┌─ Data entries

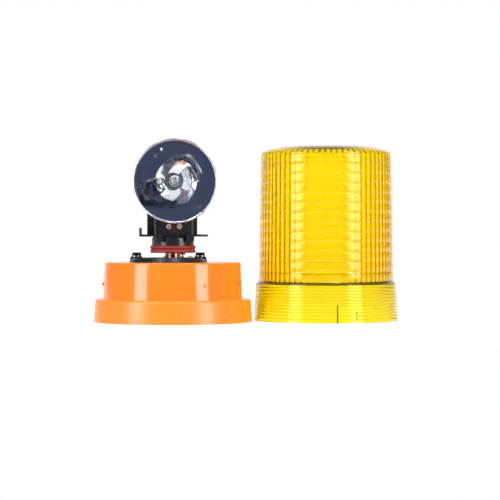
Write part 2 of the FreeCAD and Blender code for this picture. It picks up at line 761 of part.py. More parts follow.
def terminal_block():
    """Two-pole choc block under the deck, its clamp screws, and the leads inside the base."""
    foot = deck_under + " - terminal_drop"
    face = "(terminal_y + terminal_half_depth)"
    level = foot + " + terminal_drop / 2"
    poles = ["terminal_x - pole_spacing / 2", "terminal_x + pole_spacing / 2"]
    body = new_body("terminal_block")
    pad(body, draw_box(new_sketch(body, level=foot),
                       "terminal_x - pole_spacing", "terminal_y - terminal_half_depth",
                       "terminal_x + pole_spacing", face), "terminal_drop")
    for pole in poles:
        pocket(body, draw_circle(new_sketch(body, level=foot), pole, "terminal_y", "clamp_radius + 0.2"),
               "terminal_drop / 3", onward=True)
        pocket(body, draw_circle(new_sketch(body, "XZ_Plane", face), pole, level, "lead_radius + 0.4"),
               "lead_grip", onward=True)
    pocket(body, draw_circle(new_sketch(body, "YZ_Plane", "terminal_x + pole_spacing"), "terminal_y", level,
                             "lead_radius + 0.4"), "lead_grip")
    soften(body, "Fillet", "1", lambda p: near(p.z, size(foot))
           and near(abs(p.y - size("terminal_y")), size("terminal_half_depth")))
    screw = Part.makeCylinder(size("clamp_radius"), size("terminal_drop / 3 - 1.5"), App.Vector(0, 0, 1.5))
    slot = Part.makeBox(6, 0.7, 1.0, App.Vector(-3, -0.35, 1.5))
    new_feature("terminal_screws", placed(screw.cut(slot), [shifted(pole, "terminal_y", foot) for pole in poles]))

    cap_foot = "%s - motor_length - motor_cap" % plate_under
    leads = []
    for pole, tab in ((poles[0], "-motor_tab_reach"), (poles[1], "motor_tab_reach")):
        leads.append(bent_wire([
            vector(pole, face + " - lead_grip", level),
            vector(pole, face + " + 2 * terminal_half_depth", level),
            vector("motor_x + " + tab, motor_y + " - motor_radius - 4", cap_foot + " - 3"),
            vector("motor_x + " + tab, motor_y + " - 0.25", cap_foot + " - 3"),
        ], size("lead_radius")))
    new_feature("motor_leads", Part.makeCompound(leads))
    new_feature("lamp_feed_lead", bent_wire([
        vector("terminal_x + pole_spacing - lead_grip", "terminal_y", level),
        vector("terminal_x + 2 * pole_spacing", "terminal_y", level),
        vector("-4", "-14", "pin_foot - 17"),
        vector("0", "0", "pin_foot - 17"),
        vector("0", "0", "pin_foot"),
    ], size("lead_radius")))


def spindle_stack():
    """Fixed hollow spindle with the insulated live contact pin through it."""
    clip_top = "clip_groove_height + clip_thickness + 0.1"
    groove_radius = "journal_radius - 0.5"
    turned("spindle", [
        ("spindle_bore_radius", plate_under + " - spindle_flange"),
        ("spindle_flange_radius", plate_under + " - spindle_flange"),
        ("spindle_flange_radius", plate_under), ("spindle_radius", plate_under),
        ("spindle_radius", plate_top), ("spindle_collar_radius", plate_top),
        ("spindle_collar_radius", "journal_foot"), ("journal_radius", "journal_foot"),
        ("journal_radius", "clip_groove_height"), (groove_radius, "clip_groove_height"),
        (groove_radius, clip_top), ("journal_radius", clip_top),
        ("journal_radius", "spindle_top - 0.4"), ("journal_radius - 0.4", "spindle_top"),
        ("spindle_bore_radius", "spindle_top"),
    ])
    turned("spindle_insulator", [
        ("pin_radius", plate_under + " - 7"), ("spindle_bore_radius", plate_under + " - 7"),
        ("spindle_bore_radius", "spindle_top"), ("journal_radius - 0.4", "spindle_top"),
        ("journal_radius - 0.4", "spindle_top + 1.6"), ("pin_radius", "spindle_top + 1.6"),
    ])
    turned("centre_contact_pin", [
        ("0", "pin_foot"), ("pin_radius", "pin_foot"), ("pin_radius", "pin_top - 0.8"),
        ("pin_radius / 2", "pin_top"), ("0", "pin_top"),
    ])
    washer_top = "journal_foot + thrust_washer"
    turned("thrust_washer", [
        ("journal_radius + 0.1", "journal_foot"), ("bush_radius", "journal_foot"),
        ("bush_radius", washer_top), ("journal_radius + 0.1", washer_top),
    ])
    clip_face = "clip_groove_height + clip_thickness"
    clip = turned("spindle_circlip", [
        (groove_radius, "clip_groove_height"), ("clip_radius", "clip_groove_height"),
        ("clip_radius", clip_face), (groove_radius, clip_face),
    ])
    pocket(clip, draw_box(new_sketch(clip, level="clip_groove_height"), "-1.2", "1", "1.2", "clip_radius + 1"),
           "clip_thickness", onward=True)


def rotor_drum():
    """Drum with its bush, and the red friction ring that the roller drives."""
    bush_foot = "journal_foot + thrust_washer + 0.1"
    recess = "clip_groove_height - 0.4"
    turned("drum_bush", [
        ("journal_radius + running_gap", bush_foot), ("bush_radius", bush_foot),
        ("bush_radius", recess), ("journal_radius + running_gap", recess),
    ], rotor_place)
    drum = turned("rotor_drum", [
        ("bush_radius", bush_foot), ("hub_radius", bush_foot), ("hub_radius", "drum_top - drum_roof"),
        ("ring_seat_radius - 2", "drum_top - drum_roof"), ("ring_seat_radius - 2", "drum_foot"),
        ("ring_seat_radius", "drum_foot"), ("ring_seat_radius", "ring_top"),
        ("drum_radius", "ring_top"), ("drum_radius", "drum_top"),
        ("bush_radius + 0.7", "drum_top"), ("bush_radius + 0.7", recess), ("bush_radius", recess),
    ], rotor_place)
    soften(drum, "Fillet", "drum_round",
           lambda p: near(p.z, size("drum_top")) and near(reach(p), size("drum_radius")))
    for x in ("-drum_screw_reach", "drum_screw_reach"):
        pocket(drum, draw_circle(new_sketch(drum, level="drum_top"), x, "0", "tapped_radius"), "7")
    middle = "(ring_foot + ring_top) / 2"
    turned("friction_ring", [
        ("ring_seat_radius", "ring_foot"), ("ring_radius - 0.8", "ring_foot"), ("ring_radius", "ring_foot + 0.9"),
        ("ring_radius", middle + " - 1.4"), ("ring_radius - 1.1", middle), ("ring_radius", middle + " + 1.4"),
        ("ring_radius", "ring_top - 0.9"), ("ring_radius - 0.8", "ring_top"), ("ring_seat_radius", "ring_top"),
    ], rotor_place)


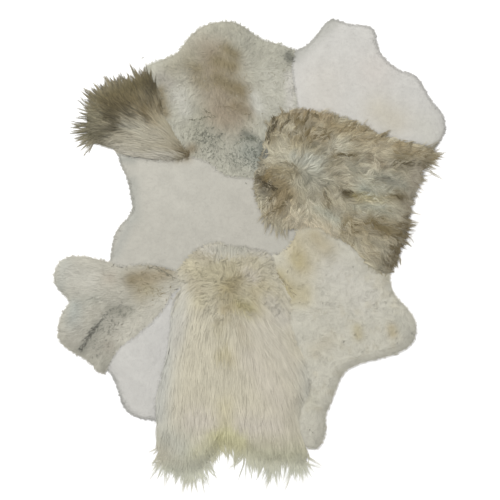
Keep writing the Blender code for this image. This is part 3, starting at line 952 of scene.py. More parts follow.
GREY_STROKES = [
    Stroke([(-55.5, -21), (-59, -25), (-62, -29)], "5F5E57", 1.6),
    Stroke([(-57.5, -23), (-61, -27.5), (-64, -32)], "45443D", 2.2),
    Stroke([(-61, -28), (-65, -33), (-68, -38)], "383731", 2.5),
    Stroke([(-60.4, -28.2), (-64.5, -33.2), (-67.5, -38)], "403F39", 3),
    Stroke([(-61.8, -28), (-65.6, -32.6), (-68.4, -37.4)], "403F39", 3),
    *scattered_strokes([
        (-55, -25, 4, 26, "6C6B62"),
        (-52, -22, 3, 12, "74736A"),
        (-58, -31, 4, 30, "74736A"),
        (-62, -36, 4, 20, "7D7C73"),
        (-42, -10, 5, 40, "7F755C"),
        (-36, -14, 4, 20, "857B61"),
    ], 76),
    Stroke([(-54, -21), (-50, -24), (-49, -21)], "77766B", 3.5),
    Stroke([(-53, -24), (-50, -20), (-46, -22)], "7C7B70", 4),
    Stroke([(-66, -18), (-62, -17), (-58, -18)], "86867C", 2.5),
    Stroke([(-42, -4.2), (-38, -4.6), (-34, -6.4), (-30, -9)], "5B594B", 1.2),
    Stroke([(-41, -4.4), (-36, -5.8), (-32, -8)], "626051", 1.5),
    Stroke([(-58, -34), (-54, -28)], "8B897D", 4),
]
GREY_COMB = [
    Comb(-34, -10, 175, 3.0, 0.8),
    Comb(-44, -6, 165, 3.2, 0.8),
    Comb(-46, -14, 185, 3.4, 0.8),
    Comb(-42, -22, 215, 3.2, 0.8),
    Comb(-56, -10, 178, 3.4, 0.8),
    Comb(-58, -22, 195, 3.4, 0.8),
    Comb(-54, -34, 225, 3.2, 0.8),
    Comb(-68, -6, 165, 3.2, 0.8),
    Comb(-74, -8, 185, 3.0, 0.8),
    Comb(-70, -26, 195, 3.2, 0.8),
    Comb(-66, -38, 225, 3.0, 0.8),
    Comb(-58, -44, 240, 3.0, 0.8),
]


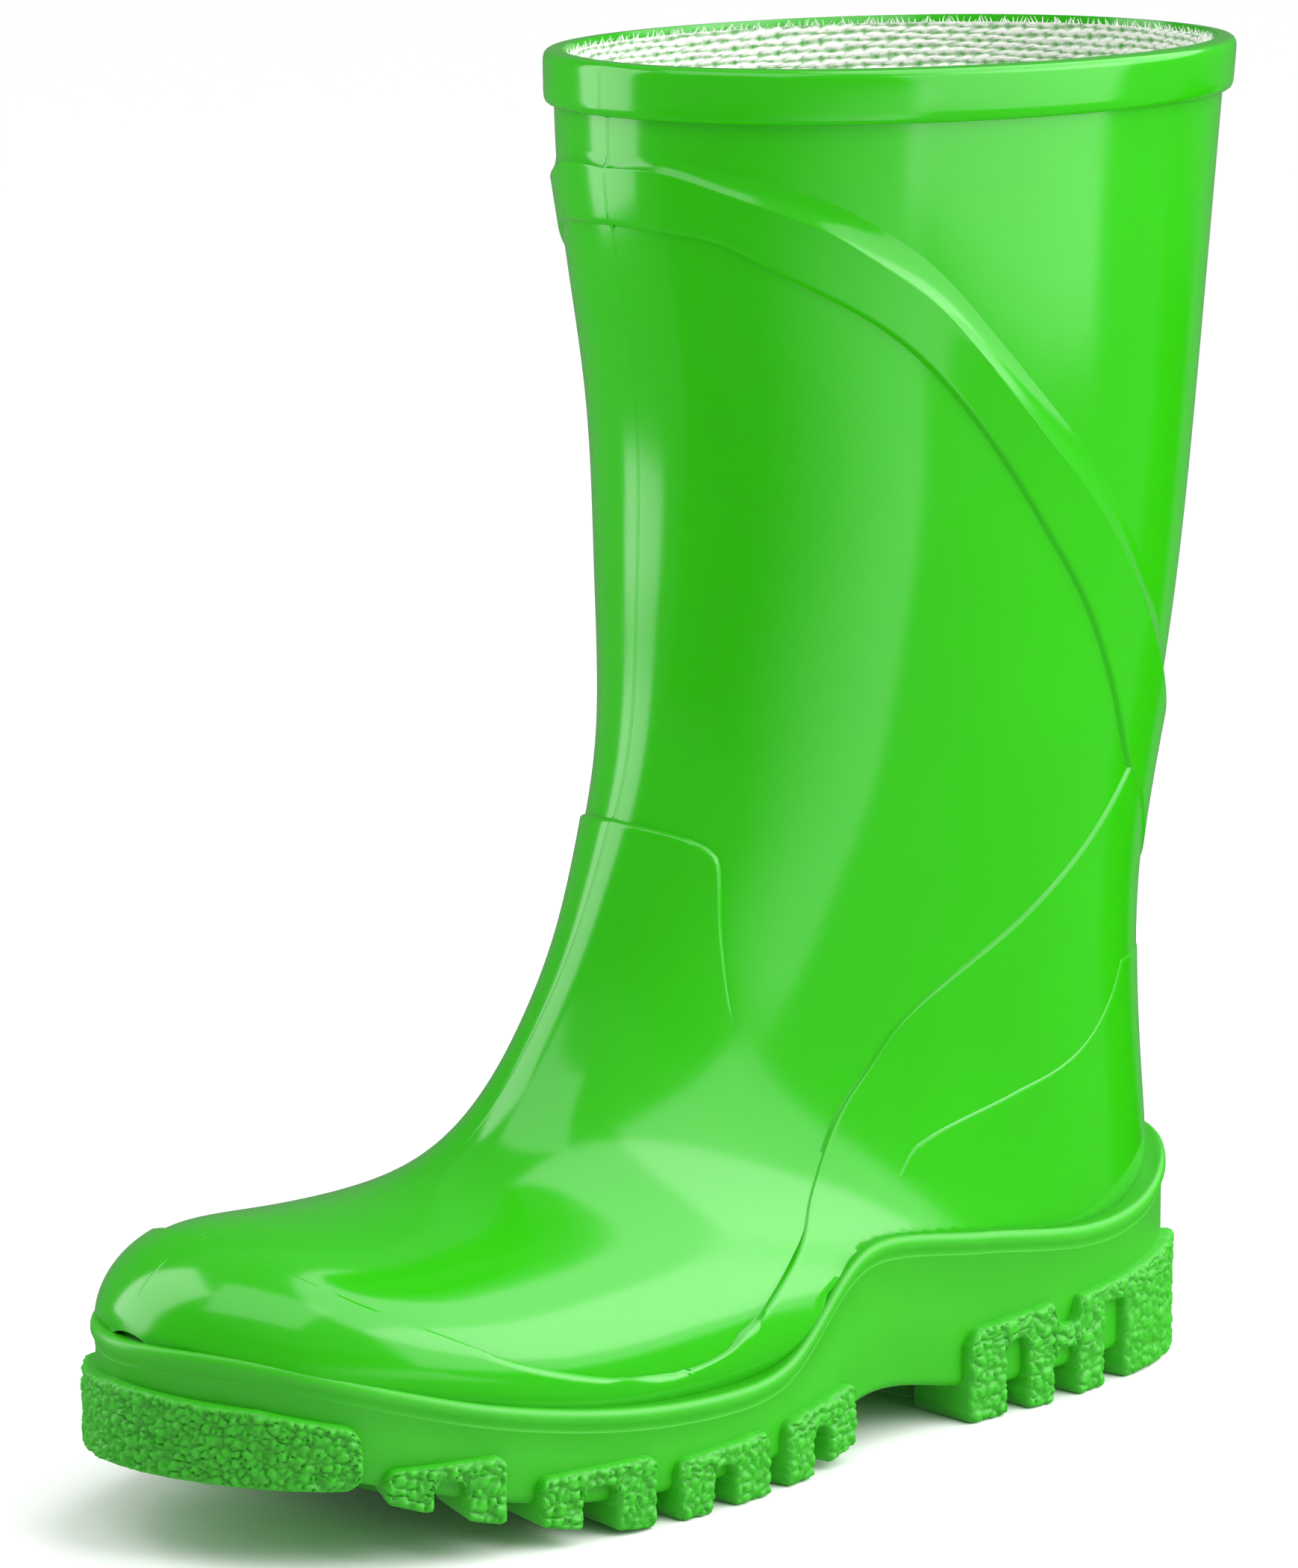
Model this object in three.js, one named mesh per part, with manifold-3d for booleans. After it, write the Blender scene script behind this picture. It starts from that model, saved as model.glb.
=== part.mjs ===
// A child's rain boot for the left foot: a soft PVC upper over a knitted lining, on a lugged outsole.
// Millimetres, +Z up. The toe points along -Y, the heel along +Y, and the outer (lateral) side is +X.
// The origin lies on the ground under the ball of the foot, in the plane of the mould's parting line.
import * as THREE from "three";
import { ParametricGeometry } from "three/addons/geometries/ParametricGeometry.js";
import { mergeVertices } from "three/addons/utils/BufferGeometryUtils.js";
import Module from "manifold-3d";

const wasm = await Module();
wasm.setup();

// ---- driving dimensions ----

const WALL = 2; // PVC wall of the upper
const GAP = 0.3; // left between pieces that touch
const LINING = 1.2; // knitted lining
const LINING_TOP = 0.08; // the lining starts this share of a ring below the rim
const INSOLE = 4;
const CUFF_PROUD = 1.8;
const CUFF_DEEP = 0.34; // in rings, 9.5 mm
const SWEEP_PROUD = 1.5;
const OVERLAY_PROUD = 1.3; // vamp, toe cap, quarters
const COUNTER_PROUD = 1.4;
const LIP_PROUD = 1; // bead along the top of the sole wall
const LUG_PROUD = 2; // lugs stand this far off the sole wall
const LUG_REACH = 12; // and run this far in under the sole
const AROUND = 32; // facets round the upper
const SHAFT_RINGS = 4; // the shaft has one row of facets for each station, the foot has two

// Stations of the upper, from the rim down the leg, round the heel and out to the toe. Each is a closed
// section in its own plane: it runs from a front point (y, z) on the instep to a back point (y, z) on
// the calf, heel or underside.
// [front y, front z, back y, back z, lateral half width, medial half width, where it is widest,
//  power of the front half, power of the back half] - a power of 2 is an ellipse, more is squarer.
const UPPER = [
  [-9.8, 240.5, 120, 240.5, 48, 48, 0.5, 2.1, 2.1],
  [-8.8, 212.5, 118, 211.5, 46, 46, 0.5, 2.1, 2.1],
  [-3.8, 181.5, 114.8, 175.5, 44, 44, 0.5, 2.1, 2.1],
  [-3.4, 151.5, 112.2, 142.5, 41, 41, 0.5, 2.05, 2.1],
  [-4.8, 125.5, 108, 111.5, 37.5, 37.5, 0.52, 2, 2.1],
  [-9.5, 107.5, 106, 83.5, 34, 34, 0.54, 2, 2.1],
  [-16.5, 90.5, 108.5, 55.5, 31.5, 31, 0.56, 2, 2.1],
  [-25.5, 75.5, 111, 31.5, 30.6, 29.5, 0.56, 2, 2.15],
  [-36, 62.5, 102, 14.5, 32.4, 29.5, 0.56, 2.05, 2.3],
  [-48, 54, 62, 14.5, 36.5, 31.5, 0.58, 2.1, 2.8],
  [-62, 51, 12, 13.5, 40, 34.5, 0.62, 2.1, 3],
  [-78, 51, -32, 10.5, 41.5, 36.5, 0.66, 2.1, 3.2],
  [-92, 51, -68, 14.5, 38, 33, 0.66, 2.2, 3.2],
  [-103, 48, -93, 19.5, 29.5, 25, 0.62, 2.1, 3],
  [-109.5, 42.5, -106, 25.5, 17, 14.5, 0.55, 2, 2.4],
  [-111.8, 37, -111.2, 32.5, 5.5, 5, 0.5, 2, 2],
];
const TOE = UPPER.length - 1;

// Stations of the sole from toe to heel:
// [y, lateral half width, medial half width, underside z, lip z]
const SOLE = [
  [-115, 0, 0, 18, 36.5],
  [-108.5, 18.5, 15.5, 17, 36.5],
  [-96, 31.5, 27, 15.5, 33.5],
  [-78, 40.2, 35, 11.3, 28.2],
  [-60, 44, 39, 7.2, 24],
  [-40, 45.5, 40, 5, 21],
  [-20, 44.5, 38.5, 4.5, 19.8],
  [-4, 41.5, 35.5, 4.8, 21.8],
  [8, 38.5, 33, 6.5, 30.5],
  [18, 36.2, 31.6, 9.3, 36.5],
  [30, 34.6, 31, 9, 36.6],
  [44, 33.8, 31.2, 6, 34.5],
  [52, 33.6, 31.3, 5, 33.5],
  [66, 33, 31.3, 5, 31.4],
  [80, 30.8, 30.2, 5, 30.2],
  [94, 26.8, 26.8, 5, 32],
  [107, 17.6, 17.6, 5.5, 36.5],
  [115, 0, 0, 6, 38.5],
];
const HEEL = SOLE.length - 1;

// The lugs' lower faces: level with the ground from ball to arch and under the heel, rising to the toe.
const TREAD = [
  [-118, 16],
  [-90, 12.3],
  [-75, 7.4],
  [-60, 3.8],
  [-47, 1],
  [-38, 0],
  [2, 0],
  [8, 2],
  [16, 3.5],
  [40, 0],
  [118, 0],
];

// Side lugs: [y of each leg's front and back, ...], top z, bridge's lower z.
const SIDE_LUGS = [
  { legs: [[-88, -80.3], [-75.3, -68]], top: 17.6, bridge: 14.6 },
  { legs: [[-62, -53.5], [-47, -38.4]], top: 12.6, bridge: 9.4 },
  { legs: [[-33.6, -25.4], [-20.8, -11.6]], top: 11.2, bridge: 8 },
  { legs: [[-7, 0.6], [5, 13.2]], top: 13, bridge: 8.3 },
];
const HEEL_LUG = { legs: [[43, 52.5], [57.5, 64.4], [70.4, 78.2], [84.5, 97]], top: 18, bridge: 13.6 };
const BUMPER = { end: -92.5, low: 14.2, top: [29.5, 26.5, 23.5] };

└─

Aim of the exercise: Find all lines where the word "parts" appears. Copy them.

Complete output:
Write part 2 of the FreeCAD and Blender code for this picture. It picks up at line 761 of part.py. More parts follow.
Keep writing the Blender code for this image. This is part 3, starting at line 952 of scene.py. More parts follow.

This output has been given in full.